Une autre voie serait peut-être de s’inspirer de la démarche adoptée dans le domaine de la surveillance financière, en consolidant les efforts nationaux dans un cadre européen. Chaque pays mettrait en place des comités budgétaires (et économiques) indépendants, publiant des avis sur les projets de budgets et plus généralement de politiques économiques. Un comité européen aurait en charge de fédérer ces travaux pour nourrir les débats au sein des Etats membres (en apportant une dimension comparative forte dans les débats nationaux) comme entre Etats membres (au niveau de l’Eurogroupe, du Conseil et du Parlement), en cohérence avec le « semestre européen » proposé par la Commission. Une telle organisation de ces comités en réseau faciliterait la coordination nécessaire des standards ; l’analyse de l’impact agrégé des politiques, réalisée en collaboration avec les services de la Commission, permettrait à la fois d’évaluer la politique économique des pays, et à corriger leurs effets pour l’ensemble de la zone. A contrario des règles numériques, ce dispositif permettrait de fonder un système d’alerte sur une véritable évaluation contradictoire des politiques économiques, la Commission et le Conseil conservant la responsabilité de déclencher d’éventuelles sanctions. Au niveau des Etats membres, de tels comités consultatifs contribueraient à éclairer les débats en particulier au sein des Parlements. Avec des moyens modestes, ils aideraient à une meilleure adhésion des Etats aux efforts budgétaires, mais aussi à une meilleure cohérence des politiques économiques au niveau européen.

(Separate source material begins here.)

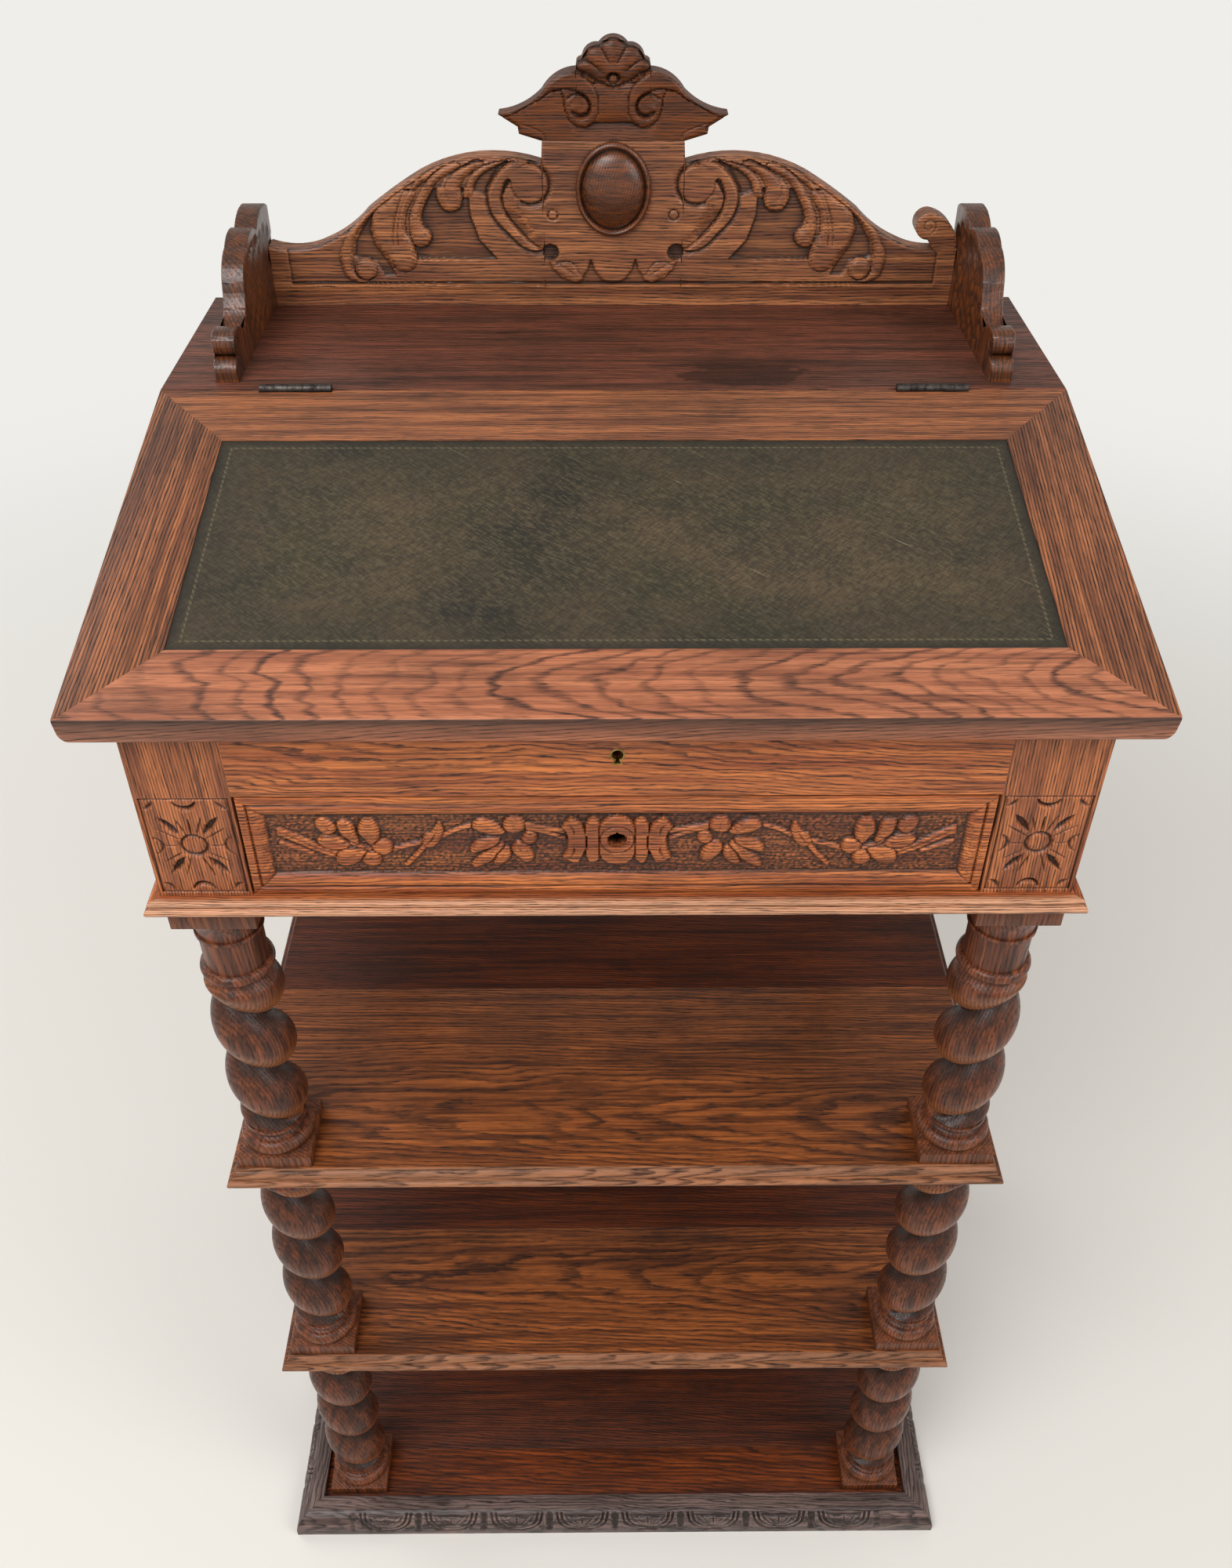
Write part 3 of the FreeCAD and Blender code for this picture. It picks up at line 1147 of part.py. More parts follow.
for item in doc.Objects:
    if {"Invalid", "Error"} & set(item.State):
        raise RuntimeError(f"{item.Name} did not rebuild")
for item in nodes:
    if item.Shape.isNull() or not item.Shape.isValid() or not item.Shape.Solids:
        raise RuntimeError(f"{item.Label} has no sound solid")

os.makedirs("parts", exist_ok=True)
for item in nodes:
    item.Shape.exportStep(f"parts/{item.Label}.step")
print(f"{len(nodes)} pieces written")
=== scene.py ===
"""Looks of the clerk's standing desk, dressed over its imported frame.

Lengths in this file are in millimetres. ``MM`` turns them into metres where
they reach a mesh or an object. Each shader's first mapping turns metres back
into millimetres, so that its pattern has the real size.
"""

import logging
import math
from collections.abc import Iterator, Sequence
from dataclasses import dataclass
from enum import Enum

import bmesh
import bpy
import numpy as np
from mathutils import Matrix, Vector


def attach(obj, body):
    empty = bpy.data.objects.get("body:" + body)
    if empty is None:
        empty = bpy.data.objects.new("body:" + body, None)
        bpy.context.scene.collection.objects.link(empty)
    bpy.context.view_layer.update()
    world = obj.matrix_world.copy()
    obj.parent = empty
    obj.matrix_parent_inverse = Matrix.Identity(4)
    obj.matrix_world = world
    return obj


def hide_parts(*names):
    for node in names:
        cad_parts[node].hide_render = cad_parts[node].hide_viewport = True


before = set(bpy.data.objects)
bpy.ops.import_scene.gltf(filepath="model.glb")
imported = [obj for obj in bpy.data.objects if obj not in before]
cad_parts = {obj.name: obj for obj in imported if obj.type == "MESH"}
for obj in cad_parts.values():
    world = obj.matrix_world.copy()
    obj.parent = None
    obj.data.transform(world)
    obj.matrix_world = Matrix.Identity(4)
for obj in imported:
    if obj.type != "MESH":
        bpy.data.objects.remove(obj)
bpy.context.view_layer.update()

MM = 0.001
WELD = 0.01  # Vertices nearer than this, in millimetres, become one.
LIP = 0.08  # Share of a board's thickness that its face's rim runs back first.
NEUTRAL = 0.5  # Relief value of wood that is neither hollow nor rubbed.
EASED = 0.62  # Relief value of a turned block's eased edges.
LID_SLOPE = 11.7  # Degrees.
GALLERY_FOOT = 1203.0
GALLERY_FACE = 249.0
GALLERY_BACK = 269.0
CASE_FACE = -232.0
CASE_REAR = -212.0

Points = Sequence[tuple[float, float]]
Tree = bpy.types.NodeTree
Socket = bpy.types.NodeSocket
BMesh = bmesh.types.BMesh
log = logging.getLogger("desk")


class Side(Enum):
    """An end of the desk, as its sign along X."""

    LEFT = -1
    RIGHT = 1

    @property
    def word(self) -> str:
        """Name of the end, as pieces carry it."""
        return self.name.lower()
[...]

La route de l’assainissement budgétaire sera longue ; elle risque aussi d’être douloureuse, notamment si elle venait à contrecarrer les politiques nécessaires de redynamisation de la croissance. Ceci nécessitera beaucoup de débat afin de trouver des compromis permettant de réaliser à la fois les ajustements budgétaires et les politiques favorables à la croissance.